Da die Minderjährigkeit mit dem 18. Geburtstag endet (Art. 14 ZGB), besteht der zivilrechtliche Anspruch auf persönlichen Verkehr bis zu diesem Zeitpunkt. Aus sozialhilferechtlicher Sicht kommt es sodann nur noch darauf an, ob der Anspruch gelebt wird. Ist dem so, hat die Sozialhilfe diesen Austausch nach ihren Möglichkeiten zu unterstützen. Dazu erwähnen die SKOS-RL, welche gemäss § 4 Abs. 2 SHV in dieser Frage für den Kanton Schwyz wegleitend sind, unter situationsbedingten Leistungen (C.1.3) Folgendes:
Besuchsrecht
Reisekosten und zusätzliche Auslagen wie Mehrkosten für Verpflegung und Miete im Zusammenhang mit der Ausübung des Besuchsrechts oder der Pflege wichtiger verwandtschaftlicher Beziehungen sind zu vergüten.

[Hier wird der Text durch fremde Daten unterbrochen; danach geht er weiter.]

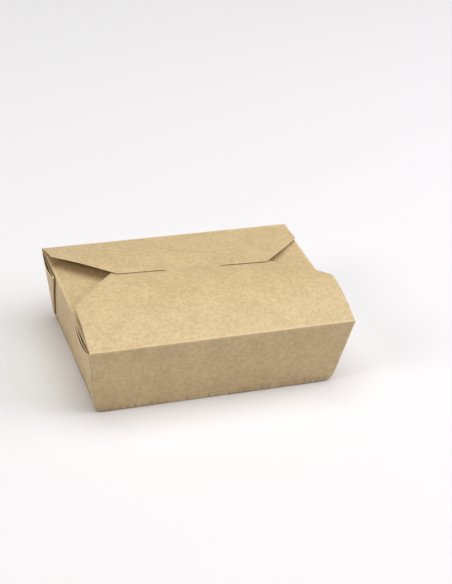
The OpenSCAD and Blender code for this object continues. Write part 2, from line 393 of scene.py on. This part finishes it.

Dabei fällt auf, dass die SKOS-Richtlinien sich beim Besuchsrecht nicht nur auf die minderjährigen Kinder und den nicht obhutsberechtigten Elternteil beschränken. D.h. es ist durchaus möglich, dass wohl in Einzelfällen auch über das 18. Altersjahr hinaus, situationsbedingt die Ausübung des Besuchsrechts finanziert werden sollte.
Ich hoffe, Ihnen (dir) mit dieser Antwort weiterhelfen zu können.
Ich wünsche dir und deinem Team eine frohe Festtagszeit.
Ruth Schnyder
Liebe Ruth
Herzlichen Dank für deine Antwort.
Ich wünsche dir einen guten Rutsch und ein erfolgreiches 2018.